> [DIRECTION]: Collect each line holding the string "collection".

> [SUPPLIED DATA]:
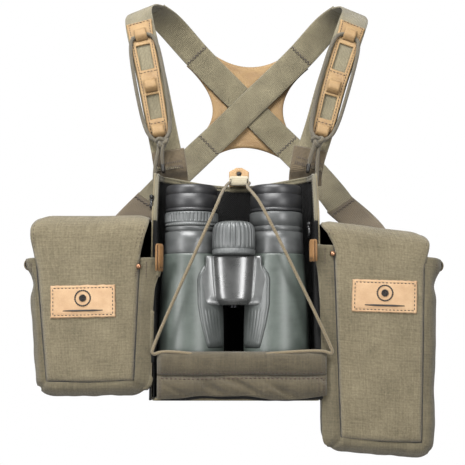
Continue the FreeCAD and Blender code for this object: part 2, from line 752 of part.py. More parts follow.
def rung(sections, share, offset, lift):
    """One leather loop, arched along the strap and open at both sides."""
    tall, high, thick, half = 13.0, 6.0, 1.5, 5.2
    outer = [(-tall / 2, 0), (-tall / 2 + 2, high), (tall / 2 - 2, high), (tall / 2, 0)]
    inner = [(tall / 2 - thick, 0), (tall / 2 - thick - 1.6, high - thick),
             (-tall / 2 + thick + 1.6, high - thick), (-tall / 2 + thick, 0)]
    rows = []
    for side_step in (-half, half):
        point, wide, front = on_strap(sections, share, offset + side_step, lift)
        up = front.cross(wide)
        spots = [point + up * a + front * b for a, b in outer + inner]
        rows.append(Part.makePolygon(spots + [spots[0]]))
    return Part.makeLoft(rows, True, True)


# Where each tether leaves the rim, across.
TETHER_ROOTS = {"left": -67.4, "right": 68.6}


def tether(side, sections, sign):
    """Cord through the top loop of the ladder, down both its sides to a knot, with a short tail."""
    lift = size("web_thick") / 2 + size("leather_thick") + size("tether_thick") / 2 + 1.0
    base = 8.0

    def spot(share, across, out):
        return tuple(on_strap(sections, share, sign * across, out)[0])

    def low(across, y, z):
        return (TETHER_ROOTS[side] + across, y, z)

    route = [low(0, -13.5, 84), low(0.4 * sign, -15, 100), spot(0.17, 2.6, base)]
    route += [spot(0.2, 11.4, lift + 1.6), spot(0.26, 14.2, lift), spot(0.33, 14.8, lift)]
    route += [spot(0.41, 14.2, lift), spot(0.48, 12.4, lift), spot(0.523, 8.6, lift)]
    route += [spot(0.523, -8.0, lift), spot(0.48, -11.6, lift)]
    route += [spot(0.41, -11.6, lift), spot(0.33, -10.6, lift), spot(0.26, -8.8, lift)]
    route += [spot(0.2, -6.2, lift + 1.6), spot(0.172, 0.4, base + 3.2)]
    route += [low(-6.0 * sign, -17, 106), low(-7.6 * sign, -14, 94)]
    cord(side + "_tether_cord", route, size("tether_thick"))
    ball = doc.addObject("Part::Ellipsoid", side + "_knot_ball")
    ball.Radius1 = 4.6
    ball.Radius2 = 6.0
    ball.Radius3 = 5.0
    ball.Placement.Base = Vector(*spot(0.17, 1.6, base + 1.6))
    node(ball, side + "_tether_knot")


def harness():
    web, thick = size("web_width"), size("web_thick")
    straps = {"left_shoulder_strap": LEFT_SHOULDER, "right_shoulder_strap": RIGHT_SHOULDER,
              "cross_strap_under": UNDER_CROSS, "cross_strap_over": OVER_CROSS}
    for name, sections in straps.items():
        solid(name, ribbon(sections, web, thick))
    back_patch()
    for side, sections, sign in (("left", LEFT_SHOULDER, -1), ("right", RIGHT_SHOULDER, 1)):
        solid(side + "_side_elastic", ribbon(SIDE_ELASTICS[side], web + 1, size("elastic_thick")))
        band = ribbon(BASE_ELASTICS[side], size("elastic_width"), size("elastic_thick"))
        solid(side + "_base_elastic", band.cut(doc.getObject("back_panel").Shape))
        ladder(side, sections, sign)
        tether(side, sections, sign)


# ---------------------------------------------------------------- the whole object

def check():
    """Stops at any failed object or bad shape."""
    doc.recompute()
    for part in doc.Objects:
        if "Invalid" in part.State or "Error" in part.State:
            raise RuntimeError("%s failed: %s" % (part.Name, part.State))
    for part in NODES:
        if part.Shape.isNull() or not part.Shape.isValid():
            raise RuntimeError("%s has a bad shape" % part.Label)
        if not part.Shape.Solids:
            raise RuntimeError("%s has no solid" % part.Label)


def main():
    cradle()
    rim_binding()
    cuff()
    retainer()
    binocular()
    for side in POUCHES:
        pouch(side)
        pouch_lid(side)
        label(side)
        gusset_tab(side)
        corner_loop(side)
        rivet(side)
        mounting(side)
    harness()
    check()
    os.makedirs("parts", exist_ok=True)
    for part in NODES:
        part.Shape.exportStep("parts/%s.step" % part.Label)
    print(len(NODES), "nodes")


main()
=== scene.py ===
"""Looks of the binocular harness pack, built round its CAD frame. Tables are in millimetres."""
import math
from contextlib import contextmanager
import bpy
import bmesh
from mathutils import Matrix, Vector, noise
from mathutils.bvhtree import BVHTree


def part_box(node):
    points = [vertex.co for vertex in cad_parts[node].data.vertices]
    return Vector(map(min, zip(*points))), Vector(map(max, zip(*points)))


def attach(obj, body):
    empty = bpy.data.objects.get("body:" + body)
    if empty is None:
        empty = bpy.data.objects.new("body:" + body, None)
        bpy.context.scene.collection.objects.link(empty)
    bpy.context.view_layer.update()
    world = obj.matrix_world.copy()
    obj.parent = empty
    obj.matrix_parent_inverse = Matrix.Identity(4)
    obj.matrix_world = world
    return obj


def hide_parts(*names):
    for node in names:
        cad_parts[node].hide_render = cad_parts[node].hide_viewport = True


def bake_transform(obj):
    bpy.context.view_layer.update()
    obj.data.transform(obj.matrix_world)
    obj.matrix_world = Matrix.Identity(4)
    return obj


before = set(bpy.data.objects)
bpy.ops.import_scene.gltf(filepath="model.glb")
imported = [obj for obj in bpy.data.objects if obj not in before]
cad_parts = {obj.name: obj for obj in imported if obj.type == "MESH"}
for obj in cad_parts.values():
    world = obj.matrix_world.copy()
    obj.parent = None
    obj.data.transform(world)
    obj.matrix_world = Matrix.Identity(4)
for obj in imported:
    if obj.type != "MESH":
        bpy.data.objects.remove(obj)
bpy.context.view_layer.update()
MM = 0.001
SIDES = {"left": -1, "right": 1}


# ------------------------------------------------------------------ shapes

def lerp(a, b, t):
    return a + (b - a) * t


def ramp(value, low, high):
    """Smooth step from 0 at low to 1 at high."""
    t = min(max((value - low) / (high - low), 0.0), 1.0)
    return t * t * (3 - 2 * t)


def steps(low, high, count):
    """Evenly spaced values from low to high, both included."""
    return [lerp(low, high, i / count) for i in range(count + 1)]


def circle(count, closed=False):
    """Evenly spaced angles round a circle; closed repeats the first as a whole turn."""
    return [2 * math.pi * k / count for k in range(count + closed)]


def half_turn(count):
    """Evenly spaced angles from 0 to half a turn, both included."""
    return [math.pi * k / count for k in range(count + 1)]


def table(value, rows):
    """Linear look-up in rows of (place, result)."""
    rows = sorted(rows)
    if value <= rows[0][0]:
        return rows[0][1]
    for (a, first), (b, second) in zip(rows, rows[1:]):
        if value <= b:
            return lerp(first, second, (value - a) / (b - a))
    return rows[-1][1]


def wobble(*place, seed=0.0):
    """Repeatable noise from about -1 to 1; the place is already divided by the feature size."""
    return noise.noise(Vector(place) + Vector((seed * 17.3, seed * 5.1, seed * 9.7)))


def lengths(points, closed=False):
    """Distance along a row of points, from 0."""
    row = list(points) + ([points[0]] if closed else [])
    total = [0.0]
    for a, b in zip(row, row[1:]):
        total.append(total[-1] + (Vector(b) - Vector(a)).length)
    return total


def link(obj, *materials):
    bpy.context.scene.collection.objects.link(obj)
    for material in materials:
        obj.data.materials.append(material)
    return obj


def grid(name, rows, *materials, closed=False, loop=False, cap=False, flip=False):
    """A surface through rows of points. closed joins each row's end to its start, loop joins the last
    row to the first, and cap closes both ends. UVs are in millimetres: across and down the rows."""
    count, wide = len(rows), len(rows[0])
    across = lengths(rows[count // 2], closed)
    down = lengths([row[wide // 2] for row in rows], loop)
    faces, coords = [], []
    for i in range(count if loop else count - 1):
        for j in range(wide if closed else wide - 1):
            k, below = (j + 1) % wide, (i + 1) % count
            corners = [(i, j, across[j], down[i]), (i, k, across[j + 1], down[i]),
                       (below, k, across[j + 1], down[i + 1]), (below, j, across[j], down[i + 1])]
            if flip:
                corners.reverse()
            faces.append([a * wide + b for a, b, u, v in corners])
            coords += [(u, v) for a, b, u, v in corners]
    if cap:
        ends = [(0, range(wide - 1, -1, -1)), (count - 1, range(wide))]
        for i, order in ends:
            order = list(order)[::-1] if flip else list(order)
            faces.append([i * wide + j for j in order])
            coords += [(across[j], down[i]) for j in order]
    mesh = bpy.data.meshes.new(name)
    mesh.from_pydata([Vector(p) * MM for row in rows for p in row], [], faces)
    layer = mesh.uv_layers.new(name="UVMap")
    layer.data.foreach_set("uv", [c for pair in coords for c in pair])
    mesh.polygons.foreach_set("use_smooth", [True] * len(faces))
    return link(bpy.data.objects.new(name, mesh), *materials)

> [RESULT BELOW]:
        bpy.context.scene.collection.objects.link(empty)
    bpy.context.scene.collection.objects.link(obj)